• _Work to complete_
Are you able to quote each entry exactly as written?
****************
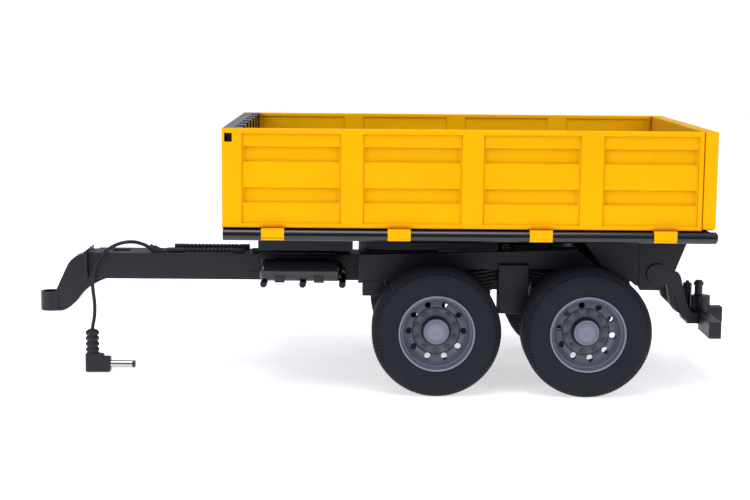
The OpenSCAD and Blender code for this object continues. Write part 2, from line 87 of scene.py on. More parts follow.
class TrailerSizes(bpy.types.PropertyGroup):
    edge_round: FloatProperty(
        name="Edge rounding", description="Radius on the edges of moulded parts",
        default=0.3 * MM, subtype="DISTANCE", unit="LENGTH")
    rim_round: FloatProperty(
        name="Board rounding", description="Radius along the top and ends of the yellow boards",
        default=0.55 * MM, subtype="DISTANCE", unit="LENGTH")
    band_depth: FloatProperty(
        name="Band depth", description="How far the bands of a board lie behind its posts",
        default=0.7 * MM, subtype="DISTANCE", unit="LENGTH")
    groove_depth: FloatProperty(
        name="Groove depth", description="How far the grooves of a board lie behind its posts",
        default=1.75 * MM, subtype="DISTANCE", unit="LENGTH")
    tread_blocks: IntProperty(
        name="Tread blocks", description="Shoulder blocks round one tyre", default=96)
    wheel_nuts: IntProperty(
        name="Wheel nuts", description="Nuts, and hand holes, on one wheel", default=10)
    hose_rib_pitch: FloatProperty(
        name="Hose rib pitch", description="Distance between the ribs of the hoses",
        default=1.8 * MM, subtype="DISTANCE", unit="LENGTH")
    cord_diameter: FloatProperty(
        name="Lead diameter", description="Thickness of the power lead",
        default=1.7 * MM, subtype="DISTANCE", unit="LENGTH")


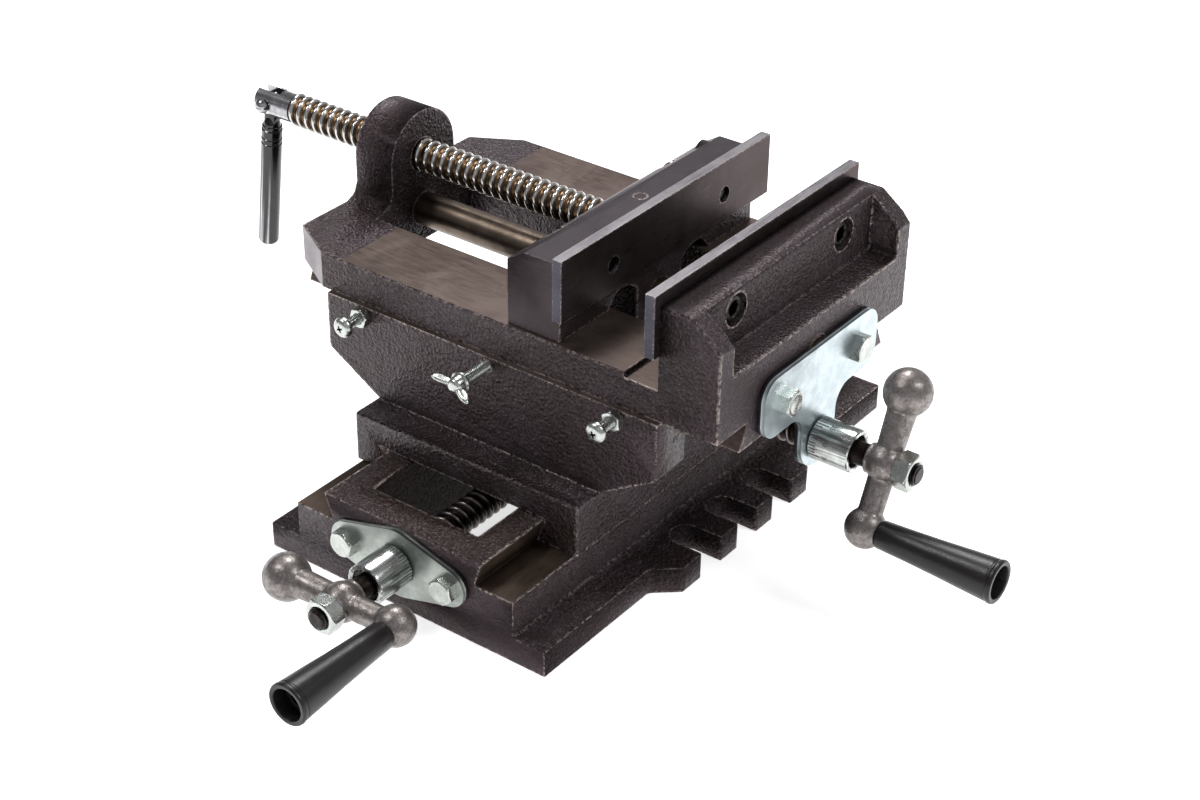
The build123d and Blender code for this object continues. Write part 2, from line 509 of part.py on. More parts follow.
# ---------------------------------------------------------------- moving jaw
def moving_jaw_casting():
    back, front = MOVING_BACK_X, MOVING_FRONT_X
    profile = [(back, RAIL_Z + 0.05), (front, RAIL_Z + 0.05), (front, JAW_TOP), (back + 7.5, JAW_TOP), (back, JAW_TOP - 4.7)]
    jaw = prism_y(profile, -JAW_BLOCK_Y, JAW_BLOCK_Y)
    jaw += block(back, front, -GUIDE_LEG_Y, GUIDE_LEG_Y, GUIDE_LEG_Z, RAIL_Z + 1)
    for side in (-1, 1):
        # arch between the guide leg and the foot on the rail
        arch_y = side * 22.5
        low, high = sorted((side * GUIDE_LEG_Y, side * (OPENING_Y + 3.5)))
        jaw -= prism_x([(low, RAIL_Z - 1), (high, RAIL_Z - 1), (high - 2 * (side > 0), 96.5), (arch_y + 3, 100.0),
                        (arch_y - 3, 100.0), (low + 2 * (side < 0), 96.5)], back - 1, front + 1)
        y = side * JAW_SCREW_Y
        jaw -= rod(M6 + 0.3, (back - 1, y, JAW_SCREW_Z), (front + 1, y, JAW_SCREW_Z))
        jaw -= rod(6.0, (back - 1, y, JAW_SCREW_Z), (back + 7, y, JAW_SCREW_Z))
    jaw += rod(4.8, (back + 4.2, 50.5, JAW_TOP - 4.8), (back + 9, 50.5, JAW_TOP - 4.8))
    jaw -= rod(ROD_RADIUS + 0.09, (back - 1, 0, ROD_Z), (front + 1, 0, ROD_Z))
    jaw -= rod(CLAMP_RADIUS + 0.08, (back - 1, 0, SCREW_Z), (front - 3, 0, SCREW_Z))
    jaw -= rod(M5 + FIT, (NECK_X, 0, SCREW_Z), (NECK_X, 0, JAW_TOP + 1))
    return Pos(CENTRE) * jaw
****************
• _Solution to the problem_
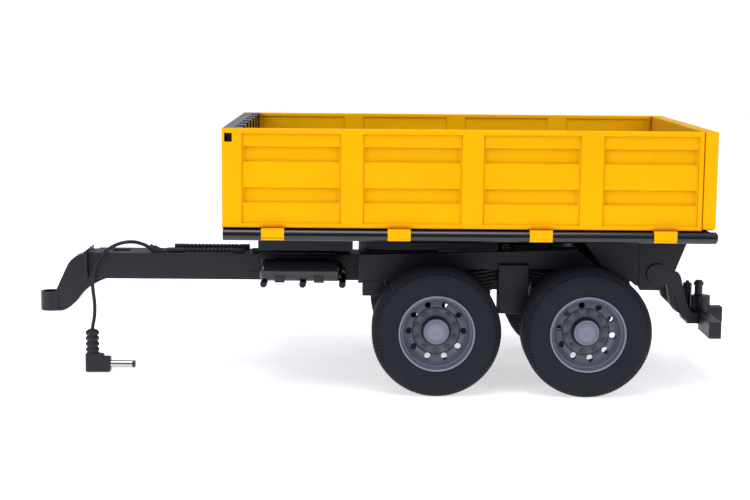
The OpenSCAD and Blender code for this object continues. Write part 2, from line 87 of scene.py on. More parts follow.
class TrailerSizes(bpy.types.PropertyGroup):
    edge_round: FloatProperty(
        name="Edge rounding", description="Radius on the edges of moulded parts",
        default=0.3 * MM, subtype="DISTANCE", unit="LENGTH")
    rim_round: FloatProperty(
        name="Board rounding", description="Radius along the top and ends of the yellow boards",
        default=0.55 * MM, subtype="DISTANCE", unit="LENGTH")
    band_depth: FloatProperty(
        name="Band depth", description="How far the bands of a board lie behind its posts",
        default=0.7 * MM, subtype="DISTANCE", unit="LENGTH")
    groove_depth: FloatProperty(
        name="Groove depth", description="How far the grooves of a board lie behind its posts",
        default=1.75 * MM, subtype="DISTANCE", unit="LENGTH")
    tread_blocks: IntProperty(
        name="Tread blocks", description="Shoulder blocks round one tyre", default=96)
    wheel_nuts: IntProperty(
        name="Wheel nuts", description="Nuts, and hand holes, on one wheel", default=10)
    hose_rib_pitch: FloatProperty(
        name="Hose rib pitch", description="Distance between the ribs of the hoses",
        default=1.8 * MM, subtype="DISTANCE", unit="LENGTH")
    cord_diameter: FloatProperty(
        name="Lead diameter", description="Thickness of the power lead",
        default=1.7 * MM, subtype="DISTANCE", unit="LENGTH")


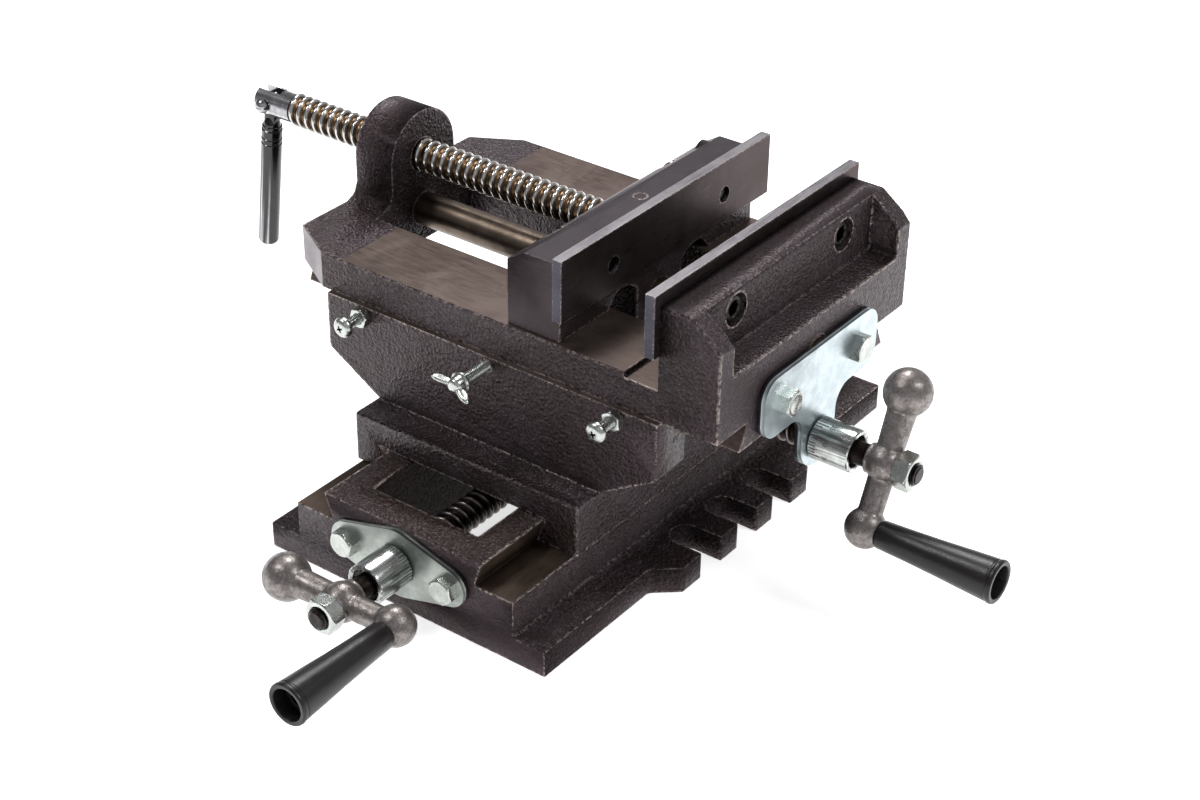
The build123d and Blender code for this object continues. Write part 2, from line 509 of part.py on. More parts follow.
# ---------------------------------------------------------------- moving jaw
def moving_jaw_casting():
    back, front = MOVING_BACK_X, MOVING_FRONT_X
    profile = [(back, RAIL_Z + 0.05), (front, RAIL_Z + 0.05), (front, JAW_TOP), (back + 7.5, JAW_TOP), (back, JAW_TOP - 4.7)]
    jaw = prism_y(profile, -JAW_BLOCK_Y, JAW_BLOCK_Y)
    jaw += block(back, front, -GUIDE_LEG_Y, GUIDE_LEG_Y, GUIDE_LEG_Z, RAIL_Z + 1)
    for side in (-1, 1):
        # arch between the guide leg and the foot on the rail
        arch_y = side * 22.5
        low, high = sorted((side * GUIDE_LEG_Y, side * (OPENING_Y + 3.5)))
        jaw -= prism_x([(low, RAIL_Z - 1), (high, RAIL_Z - 1), (high - 2 * (side > 0), 96.5), (arch_y + 3, 100.0),
                        (arch_y - 3, 100.0), (low + 2 * (side < 0), 96.5)], back - 1, front + 1)
        y = side * JAW_SCREW_Y
        jaw -= rod(M6 + 0.3, (back - 1, y, JAW_SCREW_Z), (front + 1, y, JAW_SCREW_Z))
        jaw -= rod(6.0, (back - 1, y, JAW_SCREW_Z), (back + 7, y, JAW_SCREW_Z))
    jaw += rod(4.8, (back + 4.2, 50.5, JAW_TOP - 4.8), (back + 9, 50.5, JAW_TOP - 4.8))
    jaw -= rod(ROD_RADIUS + 0.09, (back - 1, 0, ROD_Z), (front + 1, 0, ROD_Z))
    jaw -= rod(CLAMP_RADIUS + 0.08, (back - 1, 0, SCREW_Z), (front - 3, 0, SCREW_Z))
    jaw -= rod(M5 + FIT, (NECK_X, 0, SCREW_Z), (NECK_X, 0, JAW_TOP + 1))
    return Pos(CENTRE) * jaw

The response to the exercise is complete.